Есть всему предел и мера: как человек, так и народ начинает всегда подражанием; но должен со временем быть сам собою, чтобы сказать: я существую нравственно! Теперь мы уже имеем столько знаний и вкуса к жизни, что могли бы жить не спрашивая: как живут в Париже и в Лондоне? что там носят, в чем ездят и как убирают домы? Патриот спешит присвоить отечеству благодетельное и нужное, но отвергает рабские подражания в безделках, оскорбительные для народной гордости. Хорошо и должно учиться; но горе и человеку и народу, который будет всегдашним учеником!

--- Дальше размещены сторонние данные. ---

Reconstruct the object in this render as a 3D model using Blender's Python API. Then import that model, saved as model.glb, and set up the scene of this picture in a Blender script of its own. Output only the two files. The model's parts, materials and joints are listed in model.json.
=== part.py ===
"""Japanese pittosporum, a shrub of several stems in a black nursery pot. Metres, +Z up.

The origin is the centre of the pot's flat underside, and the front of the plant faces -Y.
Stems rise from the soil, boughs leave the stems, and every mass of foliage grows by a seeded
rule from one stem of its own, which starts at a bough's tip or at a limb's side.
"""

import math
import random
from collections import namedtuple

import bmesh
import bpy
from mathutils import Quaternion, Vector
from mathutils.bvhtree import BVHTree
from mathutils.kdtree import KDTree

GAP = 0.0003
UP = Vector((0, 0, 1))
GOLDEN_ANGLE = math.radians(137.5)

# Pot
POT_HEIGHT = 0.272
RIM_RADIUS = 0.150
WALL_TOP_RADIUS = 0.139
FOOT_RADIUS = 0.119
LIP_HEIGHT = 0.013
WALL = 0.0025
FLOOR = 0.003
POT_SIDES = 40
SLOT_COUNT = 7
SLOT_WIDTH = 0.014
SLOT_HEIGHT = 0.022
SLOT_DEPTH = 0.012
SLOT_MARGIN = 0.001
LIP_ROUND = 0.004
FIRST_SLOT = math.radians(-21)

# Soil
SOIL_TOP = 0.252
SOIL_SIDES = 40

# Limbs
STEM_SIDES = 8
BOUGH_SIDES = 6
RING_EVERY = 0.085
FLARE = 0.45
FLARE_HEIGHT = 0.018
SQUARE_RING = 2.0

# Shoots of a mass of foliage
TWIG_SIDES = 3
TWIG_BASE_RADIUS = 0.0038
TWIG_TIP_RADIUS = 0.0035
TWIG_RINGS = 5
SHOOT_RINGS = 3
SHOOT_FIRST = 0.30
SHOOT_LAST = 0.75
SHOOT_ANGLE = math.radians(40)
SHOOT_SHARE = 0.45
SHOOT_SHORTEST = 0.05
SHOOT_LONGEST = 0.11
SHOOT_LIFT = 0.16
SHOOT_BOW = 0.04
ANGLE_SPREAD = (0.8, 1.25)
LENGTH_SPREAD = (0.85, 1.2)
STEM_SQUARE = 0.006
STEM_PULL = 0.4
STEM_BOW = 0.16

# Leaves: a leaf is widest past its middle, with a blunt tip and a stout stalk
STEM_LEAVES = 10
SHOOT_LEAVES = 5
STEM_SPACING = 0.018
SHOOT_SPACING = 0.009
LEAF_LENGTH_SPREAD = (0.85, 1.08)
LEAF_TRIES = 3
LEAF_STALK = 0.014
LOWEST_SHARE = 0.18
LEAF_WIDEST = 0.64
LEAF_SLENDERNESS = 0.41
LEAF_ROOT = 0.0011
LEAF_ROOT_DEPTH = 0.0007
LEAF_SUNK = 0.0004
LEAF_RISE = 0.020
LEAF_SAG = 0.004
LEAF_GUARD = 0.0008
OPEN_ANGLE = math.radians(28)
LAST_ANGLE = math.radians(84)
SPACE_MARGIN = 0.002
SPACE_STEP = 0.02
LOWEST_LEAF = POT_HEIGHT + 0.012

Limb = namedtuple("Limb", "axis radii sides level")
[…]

До сего времени Россия беспрестанно возвышалась, как в политическом, так и в нравственном смысле. Можно сказать, что Европа год от году нас более уважает — и мы еще в средине нашего славного течения! Наблюдатель везде видит новые отрасли и раскрытия; видит много плодов, но еще более цвета. Символ наш есть пылкий юноша: сердце его, полное жизни, любит деятельность; девиз его есть: труды и надежда!
Победы очистили нам путь к благоденствию; слава есть право на счастие.

1802 г.


1. Таким образом, самый худой французский перевод Ломоносова од и разных мест из Сумарокова заслужил внимание и похвалу иностранных журналистов (Примеч. автора).
2. Прелестный, обольстительный, излияние, воспарение (фр.).